Seeking crucial advice about how to plan for the looming school year, Kentucky’s school superintendents peppered state officials Tuesday with questions about how to prevent and manage virus outbreaks in their districts.
Ultimately, however, officials with the Kentucky Department of Education and the Kentucky Department for Public Health had few concrete answers.
During a webcast that stretched past two hours, superintendents asked how high school students could be expected to social distance while changing classes, how school buses can run efficiently while only carrying a handful of students, whether districts might be granted liability from civil suits and myriad other questions.
Dr. Steven Stack, Kentucky’s public health commissioner, told superintendents who are concerned that reopening schools might be impossible under the recommendations that it is still too early to rule out reopening schools in the fall.
“I think it is premature for us to reach the conclusion (that) we can’t have school yet in the fall.” he said. “I think we need the benefit of a few more weeks just to try to get a better trendline.”
Decisions likely won’t be made until several more weeks, Stack said.
“We’ll see in early June if the states that opened up really quickly in the beginning of May if they start to have a resurgence or an outbreak,” he said. “That will help inform if, in Kentucky, we should continue on the pace we’re on.”
In their questions, asked through a Department of Education spokeswoman, several superintendents raised concerns about how feasible it would be to safely hold in-person classes while trying to contain the virus and comply with state guidelines.
The webcast featured several Kentucky Department for Public Health representatives who rattled off a laundry list of recommendations schools should think about planning for.
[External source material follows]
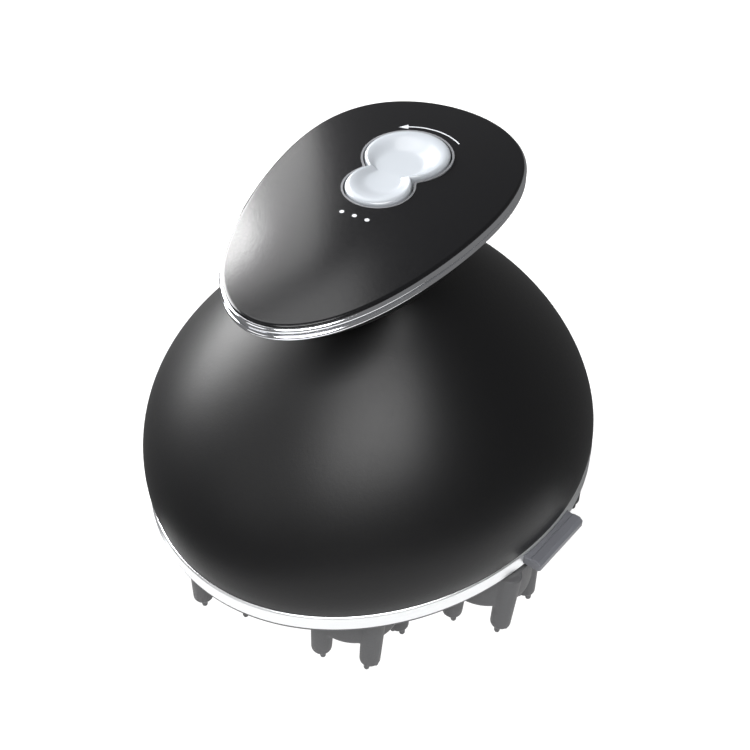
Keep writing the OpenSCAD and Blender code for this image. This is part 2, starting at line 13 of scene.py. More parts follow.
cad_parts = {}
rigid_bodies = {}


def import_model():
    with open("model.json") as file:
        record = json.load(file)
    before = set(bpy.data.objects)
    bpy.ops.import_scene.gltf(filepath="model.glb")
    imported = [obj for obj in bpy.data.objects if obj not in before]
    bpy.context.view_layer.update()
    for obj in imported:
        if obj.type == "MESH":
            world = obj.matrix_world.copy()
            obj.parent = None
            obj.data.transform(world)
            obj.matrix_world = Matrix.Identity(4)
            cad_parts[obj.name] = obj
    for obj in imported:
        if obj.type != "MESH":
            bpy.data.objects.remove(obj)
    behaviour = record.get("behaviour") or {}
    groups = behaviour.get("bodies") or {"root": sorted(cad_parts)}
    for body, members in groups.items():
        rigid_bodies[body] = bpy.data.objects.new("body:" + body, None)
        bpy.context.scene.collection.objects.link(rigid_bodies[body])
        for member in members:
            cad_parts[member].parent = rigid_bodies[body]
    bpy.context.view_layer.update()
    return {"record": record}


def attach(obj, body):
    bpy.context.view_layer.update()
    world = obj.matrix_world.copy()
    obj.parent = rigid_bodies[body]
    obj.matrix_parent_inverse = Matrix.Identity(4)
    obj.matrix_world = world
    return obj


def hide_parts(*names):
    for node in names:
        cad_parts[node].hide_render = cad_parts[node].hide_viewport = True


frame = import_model()

MM = 0.001
SIDES = 216

# ---------------------------------------------------------------- sizes of the CAD parts

BASE_LEN, BASE_WID, BASE_EGG = 127.0, 113.0, 0.053
LIP_H, LIP_IN, PLATE_T, BAND_T, BAND_H = 1.0, 0.8, 3.0, 1.6, 4.3
DOME_H, DOME_IN, DOME_END = 65.0, 0.4, 0.82
DOME_P, DOME_Q, DOME_SWELL, DOME_LEAN, DOME_EGG = 1.3, 0.64, 0.43, 3.5, -0.3
NECK, NECK_RUN = 0.3, 2.0
FLARE_WIDE, FLARE_RISE = (0, 0, 0.75, 1), (0, 0.42, 0.3, 1)
SHELL_T = 2.2
HANDLE_LEN, HANDLE_WID, HANDLE_H, HANDLE_X = 91.0, 54.6, 74.7, -0.5
HANDLE_TILT = 2.7
HANDLE_K1, HANDLE_K2 = 0.25, 0.158
TRIM_H, TRIM_T, TRIM_LIP, SEAT_H = 3.2, 1.0, 0.3, 2.0
COVER_T, COVER_EDGE, COVER_RISE, CROWN_H = 1.6, 1.5, 0.6, 1.7
COVER_IN, TRIM_TOP = 0.6, 0.1
LOBE_BIG, LOBE_SMALL, LOBE_GAP, WAIST_POWER, LOBE_SHARE = 10.0, 7.6, 13.6, 14, 0.204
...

The social distancing guidelines alone recommend limiting and staggering children on school buses to one per row, seating students at forward-facing desks spaced 6 feet apart in a classroom, no extracurricular activities, meals in classrooms and keeping students in one group throughout the day.
Children could have their temperatures checked before boarding buses. All school staff and children age 5 and older should wear a clothing face covering throughout the school day, if feasible. Children with health problems or developmental differences would not need to wear one.
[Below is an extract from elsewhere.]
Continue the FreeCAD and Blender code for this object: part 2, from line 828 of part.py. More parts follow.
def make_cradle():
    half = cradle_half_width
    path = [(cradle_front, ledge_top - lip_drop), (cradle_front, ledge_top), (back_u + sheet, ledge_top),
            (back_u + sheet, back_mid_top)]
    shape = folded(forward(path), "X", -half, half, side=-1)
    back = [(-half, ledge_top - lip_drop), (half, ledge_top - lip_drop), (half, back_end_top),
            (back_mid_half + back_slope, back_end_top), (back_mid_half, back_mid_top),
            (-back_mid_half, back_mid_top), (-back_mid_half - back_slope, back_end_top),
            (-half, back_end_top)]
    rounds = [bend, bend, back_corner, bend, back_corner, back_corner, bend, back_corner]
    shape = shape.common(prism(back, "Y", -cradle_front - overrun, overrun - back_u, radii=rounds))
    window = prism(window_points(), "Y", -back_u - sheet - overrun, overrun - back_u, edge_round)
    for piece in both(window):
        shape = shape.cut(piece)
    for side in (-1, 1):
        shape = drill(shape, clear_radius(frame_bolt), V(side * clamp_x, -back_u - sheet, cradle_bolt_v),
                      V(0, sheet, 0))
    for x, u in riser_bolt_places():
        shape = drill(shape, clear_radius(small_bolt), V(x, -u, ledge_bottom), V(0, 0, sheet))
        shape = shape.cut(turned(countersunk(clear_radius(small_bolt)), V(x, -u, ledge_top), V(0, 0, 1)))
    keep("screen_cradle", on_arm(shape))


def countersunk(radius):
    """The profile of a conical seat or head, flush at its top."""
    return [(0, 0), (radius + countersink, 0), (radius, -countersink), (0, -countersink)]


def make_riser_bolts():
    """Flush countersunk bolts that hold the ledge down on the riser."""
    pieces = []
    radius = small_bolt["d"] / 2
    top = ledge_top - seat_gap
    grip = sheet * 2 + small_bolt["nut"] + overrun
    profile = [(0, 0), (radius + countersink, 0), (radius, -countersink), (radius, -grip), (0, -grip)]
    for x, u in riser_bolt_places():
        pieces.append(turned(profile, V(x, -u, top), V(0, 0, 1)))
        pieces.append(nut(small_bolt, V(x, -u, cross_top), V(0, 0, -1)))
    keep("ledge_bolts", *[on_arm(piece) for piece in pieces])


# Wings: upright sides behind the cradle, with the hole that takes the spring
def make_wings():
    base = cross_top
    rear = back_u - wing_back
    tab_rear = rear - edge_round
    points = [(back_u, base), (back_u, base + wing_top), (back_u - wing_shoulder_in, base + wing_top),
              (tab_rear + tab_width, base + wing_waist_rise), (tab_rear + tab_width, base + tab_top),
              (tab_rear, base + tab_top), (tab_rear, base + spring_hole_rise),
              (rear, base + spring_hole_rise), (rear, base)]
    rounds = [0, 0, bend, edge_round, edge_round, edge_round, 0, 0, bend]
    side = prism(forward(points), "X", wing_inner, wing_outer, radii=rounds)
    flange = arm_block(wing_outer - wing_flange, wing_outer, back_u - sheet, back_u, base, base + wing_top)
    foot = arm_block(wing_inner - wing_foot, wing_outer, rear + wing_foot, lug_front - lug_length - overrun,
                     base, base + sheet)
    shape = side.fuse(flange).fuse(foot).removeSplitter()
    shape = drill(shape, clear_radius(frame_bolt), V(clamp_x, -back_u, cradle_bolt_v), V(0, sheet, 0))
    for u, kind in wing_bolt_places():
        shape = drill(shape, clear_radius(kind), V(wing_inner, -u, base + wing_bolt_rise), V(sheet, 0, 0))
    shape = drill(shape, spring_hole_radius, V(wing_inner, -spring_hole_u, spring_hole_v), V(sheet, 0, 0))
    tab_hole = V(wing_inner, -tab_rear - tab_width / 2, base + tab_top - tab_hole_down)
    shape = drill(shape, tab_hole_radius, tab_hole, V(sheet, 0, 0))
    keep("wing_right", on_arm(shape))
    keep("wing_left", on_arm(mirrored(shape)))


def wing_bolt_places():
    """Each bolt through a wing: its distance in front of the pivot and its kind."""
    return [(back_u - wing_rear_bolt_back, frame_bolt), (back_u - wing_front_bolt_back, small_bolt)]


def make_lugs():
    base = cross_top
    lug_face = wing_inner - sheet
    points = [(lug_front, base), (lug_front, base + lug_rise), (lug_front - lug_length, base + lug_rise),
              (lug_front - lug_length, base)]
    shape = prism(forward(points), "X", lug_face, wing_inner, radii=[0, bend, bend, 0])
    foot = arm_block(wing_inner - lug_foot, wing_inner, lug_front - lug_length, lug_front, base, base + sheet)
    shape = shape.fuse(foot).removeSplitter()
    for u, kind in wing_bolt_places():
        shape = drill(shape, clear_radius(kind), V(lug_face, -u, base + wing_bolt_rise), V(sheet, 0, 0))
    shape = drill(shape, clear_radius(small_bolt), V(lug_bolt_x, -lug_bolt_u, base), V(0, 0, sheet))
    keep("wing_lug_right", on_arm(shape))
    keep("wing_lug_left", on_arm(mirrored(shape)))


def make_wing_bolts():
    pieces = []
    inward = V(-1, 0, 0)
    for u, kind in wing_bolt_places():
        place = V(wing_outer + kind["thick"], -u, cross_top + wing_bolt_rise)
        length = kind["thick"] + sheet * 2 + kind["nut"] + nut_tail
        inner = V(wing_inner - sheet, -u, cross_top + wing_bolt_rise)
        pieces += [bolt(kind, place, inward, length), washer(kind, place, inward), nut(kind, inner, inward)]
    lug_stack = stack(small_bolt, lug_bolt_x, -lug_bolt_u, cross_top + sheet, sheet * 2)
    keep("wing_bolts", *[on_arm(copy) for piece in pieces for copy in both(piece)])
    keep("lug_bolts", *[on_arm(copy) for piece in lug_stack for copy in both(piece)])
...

“Masking should be done whenever it is possible,” Stack said.
Stack acknowledged the difficulties schools may face, especially given how they’re funded on a per-pupil basis.
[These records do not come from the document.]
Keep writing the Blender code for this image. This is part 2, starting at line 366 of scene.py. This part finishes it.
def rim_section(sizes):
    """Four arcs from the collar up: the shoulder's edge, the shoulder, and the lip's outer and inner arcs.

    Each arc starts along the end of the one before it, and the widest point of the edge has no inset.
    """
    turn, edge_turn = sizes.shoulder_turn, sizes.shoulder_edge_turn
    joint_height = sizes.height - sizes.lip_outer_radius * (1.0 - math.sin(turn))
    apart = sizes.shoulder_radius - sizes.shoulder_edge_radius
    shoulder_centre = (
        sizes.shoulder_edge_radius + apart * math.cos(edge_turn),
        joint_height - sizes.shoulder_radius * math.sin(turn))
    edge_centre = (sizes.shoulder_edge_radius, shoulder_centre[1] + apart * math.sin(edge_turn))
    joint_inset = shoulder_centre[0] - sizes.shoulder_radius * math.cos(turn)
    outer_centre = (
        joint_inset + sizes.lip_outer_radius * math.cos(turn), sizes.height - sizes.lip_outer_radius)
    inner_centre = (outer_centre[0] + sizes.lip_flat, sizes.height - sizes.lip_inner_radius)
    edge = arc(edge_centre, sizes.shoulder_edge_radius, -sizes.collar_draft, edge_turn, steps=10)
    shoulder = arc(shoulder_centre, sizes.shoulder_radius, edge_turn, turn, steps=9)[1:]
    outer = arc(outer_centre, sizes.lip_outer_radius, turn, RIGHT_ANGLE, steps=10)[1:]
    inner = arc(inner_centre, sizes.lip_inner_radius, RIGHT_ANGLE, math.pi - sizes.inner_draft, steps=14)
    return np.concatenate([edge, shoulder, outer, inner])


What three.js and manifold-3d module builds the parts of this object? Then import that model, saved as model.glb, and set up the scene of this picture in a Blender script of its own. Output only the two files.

“It’s very difficult to see how that works with the way that schools are financed and also with the ways that parents rely on school five days a week, not just a couple days a week, so that they can go to work,” he said. “The challenge we all face is substantial.”
That said, “The reality is this is the single biggest public health crisis we’ve faced as a species worldwide” since the 1918 flu pandemic, he said.
Bowling Green Independent School District Superintendent Gary Fields responded to the webcast in a text message to the Daily News.
“After today’s webcast with KDE and Dr. Stack, many will say that opening schools this fall will be very difficult,” he wrote. “I agree with that outlook if we were opening next week, but right now we are 10 weeks from our scheduled August opening date. As we have seen these previous 10 weeks, the recommendations and outlook changes dramatically in that amount of time. We will be patient and deliberate in the way we move forward for the opening of school this fall that makes the most sense for BGISD and our community.”
Warren County Public Schools Superintendent Rob Clayton held a similar view.
“The current guidelines and recommendations make it difficult for us to have in-person classes, and we need additional clarity,” Clayton told the Daily News in an interview.
Clayton said he believes Gov. Andy Beshear and Kentucky’s Interim Education Commissioner Kevin Brown are doing their level best to offer timely guidance and that he expects more specific guidance will be forthcoming.
“We need to be comfortable that we can reasonably implement these guidelines,” he said.